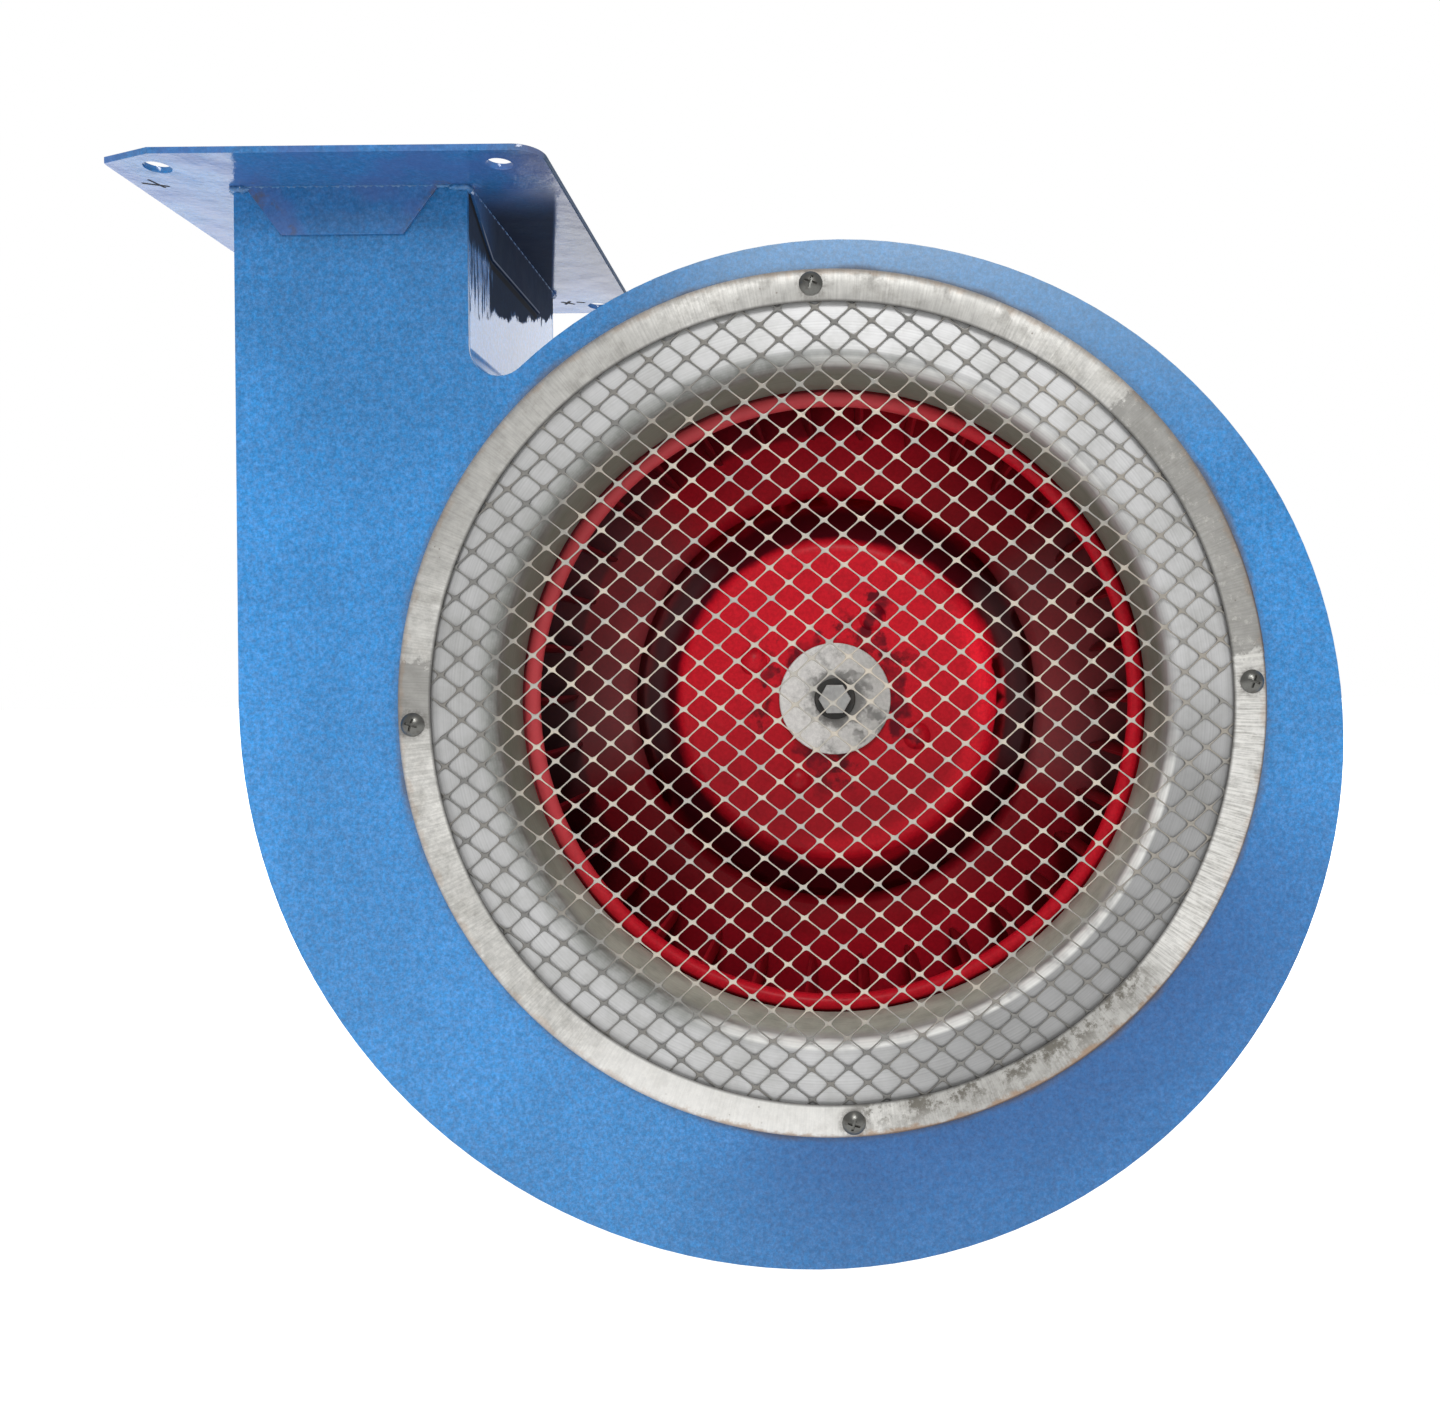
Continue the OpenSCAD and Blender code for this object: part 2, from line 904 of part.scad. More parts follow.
module rear_shield_profile() {
    seat_end = rear_bearing_z + rear_bearing_w + 2;
    band(62, housing_bore_r - 0.1, housing_back - 6, housing_back);
    band(rear_bearing_r + eps, fin_r - 0.6, housing_back, seat_end);
    band(rear_bearing_r + eps, 31, rear_bearing_z - 2, housing_back);
    band(12, 40, seat_end, rear_shield_back);
}

module motor_rear_shield() {
    color(motor_grey)
        fan_frame()
            difference() {
                rotate_extrude()
                    rear_shield_profile();
                around(4, tie_circle_r)
                    disc(tie_r + 0.1, housing_back - 1, rear_shield_back + 1);
                around(4, 0, 45)
                    translate([74, 0, cowl_front + 3])
                        rotate([0, 90, 0])
                            cylinder(r = 2.05, h = 12);
            }
}

module housing_section() {
    difference() {
        union() {
            circle(housing_r);
            around(fin_count, 0, 180 / fin_count)
                translate([housing_r - 2, -1.25])
                    square([fin_r - housing_r + 2, 2.5]);
        }
        circle(housing_bore_r);
    }
}

module motor_housing() {
    color(motor_grey)
        fan_frame()
            difference() {
                union() {
                    translate([0, 0, housing_front])
                        linear_extrude(housing_length)
                            housing_section();
                    translate([-box_half + 4, -box_floor, box_mid - box_half + 4])
                        cube([2 * box_half - 8, 40, 2 * box_half - 8]);
                }
                disc(housing_bore_r, housing_front - 1, housing_back + 1);
                translate([0, 0, box_mid])
                    rotate([90, 0, 0])
                        cylinder(r = 14, h = 100);
                around(4, tie_circle_r)
                    disc(tie_r + 0.4, housing_front - 1, housing_back + 1);
                around(4, motor_bolt_circle_r, 45)
                    disc(bolt_pocket_r, housing_front - 1, bolt_pocket_end);
            }
}

module tie_bolts() {
    seat = rear_bearing_z + rear_bearing_w + 2;
    color(dark_steel)
        fan_frame()
            around(4, tie_circle_r) {
                disc(tie_r, motor_face + 7, seat);
                hex_prism(7, seat, seat + 3.5);
            }
}

// Sheet cup over the cooling fan, its end cut with rings of arc slots
module fan_cowl() {
    skin = 1.5;
    color(motor_grey)
        fan_frame()
            difference() {
                union() {
                    ring(cowl_r, cowl_r - skin, cowl_front, cowl_back);
                    disc(cowl_r, cowl_back - skin, cowl_back);
                }
                for (r = [16 : 10 : 66])
                    difference() {
                        ring(r + 5.5, r, cowl_back - skin - 1, cowl_back + 1);
                        for (turn = [0, 60, 120])
                            rotate([0, 0, turn])
                                translate([-wide / 2, -2, cowl_back - skin - 2])
                                    cube([wide, 4, skin + 4]);
                    }
                around(4, 0, 45)
                    translate([74, 0, cowl_front + 3])
                        rotate([0, 90, 0])
                            cylinder(r = 2.2, h = 20);
            }
}

module cowl_screws() {
    color(bright_steel)
        fan_frame()
            around(4, 0, 45)
                translate([cowl_r, 0, cowl_front + 3])
                    rotate([0, 90, 0]) {
                        rotate_extrude()
                            pan_head_profile(4, 2);
                        translate([0, 0, -9])
                            cylinder(r = 2, h = 9);
                    }
}

module motor_bolts() {
    seat = flange_back + 2;
    color(bright_steel)
        fan_frame()
            around(4, motor_bolt_circle_r, 45) {
                disc(motor_bolt_r, casing_depth - sheet - motor_nut_h - 2, seat);
                hex_prism(motor_bolt_af, seat, seat + motor_bolt_head_h);
            }
}

module motor_nuts() {
    inner_face = casing_depth - sheet;
    color(bright_steel)
        fan_frame()
            around(4, motor_bolt_circle_r, 45)
                difference() {
                    hex_prism(motor_bolt_af, inner_face - motor_nut_h, inner_face);
                    disc(motor_bolt_r + 0.05, inner_face - motor_nut_h - 1, inner_face + 1);
                }
}

// Split ring under each bolt head
module motor_spring_washers() {
    color(dark_steel)
        fan_frame()
            around(4, motor_bolt_circle_r, 45)
                difference() {
                    ring(9, motor_bolt_r + 0.2, flange_back, flange_back + 2);
                    translate([0, -0.5, flange_back - 1])
                        cube([12, 1, 4]);
                }
}

// ---------------------------------------------------------------- terminal box

// Box frame: x right, y along the motor, z up from the fan axis
module box_frame() {
    translate([axis_x, -casing_depth / 2 + box_mid, -axis_drop])
        children();
}

module box_plate(half, z0, z1, corner = 6) {
    translate([0, 0, z0])
        linear_extrude(z1 - z0) {
            square([2 * half, 2 * (half - corner)], center = true);
            square([2 * (half - corner), 2 * half], center = true);
            for (sx = [-1, 1], sy = [-1, 1])
                translate([sx * (half - corner), sy * (half - corner)])
                    circle(corner);
        }
}

module at_posts() {
    place = box_half - post_inset;
    for (sx = [-1, 1], sy = [-1, 1])
        translate([sx * place, sy * place, 0])
            children();
}

module terminal_box() {
    color(motor_grey)
        box_frame()
            difference() {
                union() {
                    difference() {
                        box_plate(box_half, box_floor, box_top);
                        box_plate(box_half - box_wall, box_floor + box_wall, box_top + 1, 4);
                    }
                    at_posts()
                        disc(post_r, box_floor, box_top);
                }
                at_posts()
                    disc(lid_screw_r + 0.05, box_floor + 8, box_top + 1);
                disc(14, box_floor - 1, box_floor + box_wall + 1);
                translate([box_half - 10, 0, gland_height])
                    rotate([0, 90, 0])
                        cylinder(r = gland_thread_r + 0.1, h = 20);
            }
}

module terminal_box_gasket() {
    color(black)
        box_frame()
            difference() {
                box_plate(box_half, box_top, lid_floor);
                difference() {
                    box_plate(box_half - box_wall, box_top - 1, lid_floor + 1, 4);
                    at_posts()
                        disc(post_r, box_top - 2, lid_floor + 2);
                }
                at_posts()
                    disc(lid_screw_r + 0.3, box_top - 1, lid_floor + 1);
            }
}

module terminal_box_lid() {
    color(motor_grey)
        box_frame()
            difference() {
                union() {
                    box_plate(box_half, lid_floor, lid_floor + 3);
                    box_plate(box_half - 4, lid_floor + 3, lid_floor + lid_t, 5);
                }
                at_posts()
                    disc(lid_screw_r + 0.3, lid_floor - 1, lid_floor + lid_t + 1);
                at_posts()
                    disc(4.5, lid_floor + 3, lid_floor + lid_t + 1);
            }
}

module lid_screws() {
    seat = lid_floor + 3;
    color(bright_steel)
        box_frame()
            at_posts() {
                disc(lid_screw_r, box_top - 14, seat);
                translate([0, 0, seat])
                    rotate_extrude()
                        pan_head_profile(3.8, 2.4);
            }
}

module at_studs() {
    for (column = [-1 : 1], row = [-1, 1])
        translate([column * 16, row * 7, 0])
            children();
}

module terminal_block() {
    floor_z = box_floor + box_wall;
    color(black)
        box_frame()
            translate([0, -26, 0])
                difference() {
                    translate([-27, -13, floor_z])
                        cube([54, 26, 9]);
                    at_studs()
                        disc(2.05, floor_z + 2, floor_z + 10);
                }
}

module terminal_studs() {
    floor_z = box_floor + box_wall;
    color(brass)
        box_frame()
            translate([0, -26, 0])
                at_studs() {
                    disc(2, floor_z + 2, floor_z + 20);
                    difference() {
                        hex_prism(7, floor_z + 9, floor_z + 12.2);
                        disc(1, floor_z + 12.1, floor_z + 12.3);
                    }
                }
}

// Gland frame: z points out of the box's right wall
module gland_frame() {
    box_frame()
        translate([box_half, 0, gland_height])
            rotate([0, 90, 0])
                children();
}

module cable_gland() {
    color(bright_steel)
        gland_frame()
            difference() {
                union() {
                    disc(gland_thread_r, -9, 0);
                    hex_prism(gland_hex_af, 0, gland_hex_h);
                    disc(gland_thread_r, gland_hex_h, gland_hex_h + gland_body_l);
                }
                disc(gland_bore_r, -10, gland_hex_h + 2.01);
                disc(8, gland_hex_h + 2, gland_hex_h + gland_body_l + 1);
            }
}

module gland_seal() {
    color(black)
        gland_frame()
            ring(7.9, gland_bore_r, gland_hex_h + 2, gland_hex_h + gland_body_l);
}

module gland_nut() {
    z0 = gland_hex_h + 1;
    z1 = gland_hex_h + gland_body_l + 5;
    color(bright_steel)
        gland_frame()
            difference() {
                union() {
                    hex_prism(gland_hex_af, z0, z1 - 4);
                    disc(11, z1 - 4, z1);
                }
                disc(gland_thread_r + 0.05, z0 - 1, gland_hex_h + gland_body_l);
                disc(gland_bore_r, z0, z1 + 1);
            }
}

module gland_locknut() {
    color(bright_steel)
        gland_frame()
            difference() {
                hex_prism(24, -box_wall - 4, -box_wall);
                disc(gland_thread_r + 0.05, -box_wall - 5, -box_wall + 1);
            }
}

// ---------------------------------------------------------------- nodes

front_plate();
back_plate();
scroll_wrap();
outlet_flange();
inlet_cone();
guard_mesh();
guard_ring();
guard_screws();
guard_nuts();
impeller_front_ring();
impeller_blades();
impeller_back_disc();
impeller_hub();
hub_rivets();
hub_washer();
hub_flat_washer();
hub_bolt();
shaft_key();
motor_shaft();
rotor_core();
rotor_end_rings();
cooling_fan();
bearing_inner(front_bearing);  // front_bearing_inner
bearing_outer(front_bearing);  // front_bearing_outer
bearing_balls(front_bearing);  // front_bearing_balls
bearing_cage(front_bearing);  // front_bearing_cage
bearing_inner(rear_bearing);  // rear_bearing_inner
bearing_outer(rear_bearing);  // rear_bearing_outer
bearing_balls(rear_bearing);  // rear_bearing_balls
bearing_cage(rear_bearing);  // rear_bearing_cage
bearing_wave_washer();
shaft_seal();
stator_core();
stator_windings();
motor_front_shield();
motor_rear_shield();
motor_housing();
tie_bolts();
fan_cowl();
cowl_screws();
motor_bolts();
motor_nuts();
motor_spring_washers();
terminal_box();
terminal_box_gasket();
terminal_box_lid();
lid_screws();
terminal_block();
terminal_studs();
cable_gland();
gland_seal();
gland_nut();
gland_locknut();
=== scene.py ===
"""Looks of the centrifugal blower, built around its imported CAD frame."""
import json
import math

import bmesh
import bpy
from mathutils import Matrix, Vector


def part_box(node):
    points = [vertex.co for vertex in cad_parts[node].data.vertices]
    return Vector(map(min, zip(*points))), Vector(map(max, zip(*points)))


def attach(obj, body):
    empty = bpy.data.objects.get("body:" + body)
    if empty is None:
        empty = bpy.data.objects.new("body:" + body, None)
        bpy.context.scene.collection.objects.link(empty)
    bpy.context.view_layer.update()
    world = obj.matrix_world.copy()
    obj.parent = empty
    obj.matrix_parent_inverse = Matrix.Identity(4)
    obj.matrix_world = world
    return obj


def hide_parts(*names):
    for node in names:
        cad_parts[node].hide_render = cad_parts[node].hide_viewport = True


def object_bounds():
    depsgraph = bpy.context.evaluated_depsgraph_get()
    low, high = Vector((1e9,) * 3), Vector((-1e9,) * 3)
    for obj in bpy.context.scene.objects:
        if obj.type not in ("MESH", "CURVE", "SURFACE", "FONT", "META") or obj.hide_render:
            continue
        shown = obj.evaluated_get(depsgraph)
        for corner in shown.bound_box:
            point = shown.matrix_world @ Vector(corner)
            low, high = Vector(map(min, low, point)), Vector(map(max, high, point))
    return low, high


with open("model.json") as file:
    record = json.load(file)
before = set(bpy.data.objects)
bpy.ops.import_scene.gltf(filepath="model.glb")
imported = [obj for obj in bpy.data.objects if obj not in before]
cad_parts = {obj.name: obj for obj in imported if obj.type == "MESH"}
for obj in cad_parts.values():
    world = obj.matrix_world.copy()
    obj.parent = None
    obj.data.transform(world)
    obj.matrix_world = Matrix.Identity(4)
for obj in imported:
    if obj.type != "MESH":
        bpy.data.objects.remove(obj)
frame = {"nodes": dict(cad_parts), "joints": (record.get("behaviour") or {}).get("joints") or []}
cad_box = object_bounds()
NODES = frame["nodes"]
MM = 0.001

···

Your answer should be a single number: how many lines in the data above include "Identity"?

2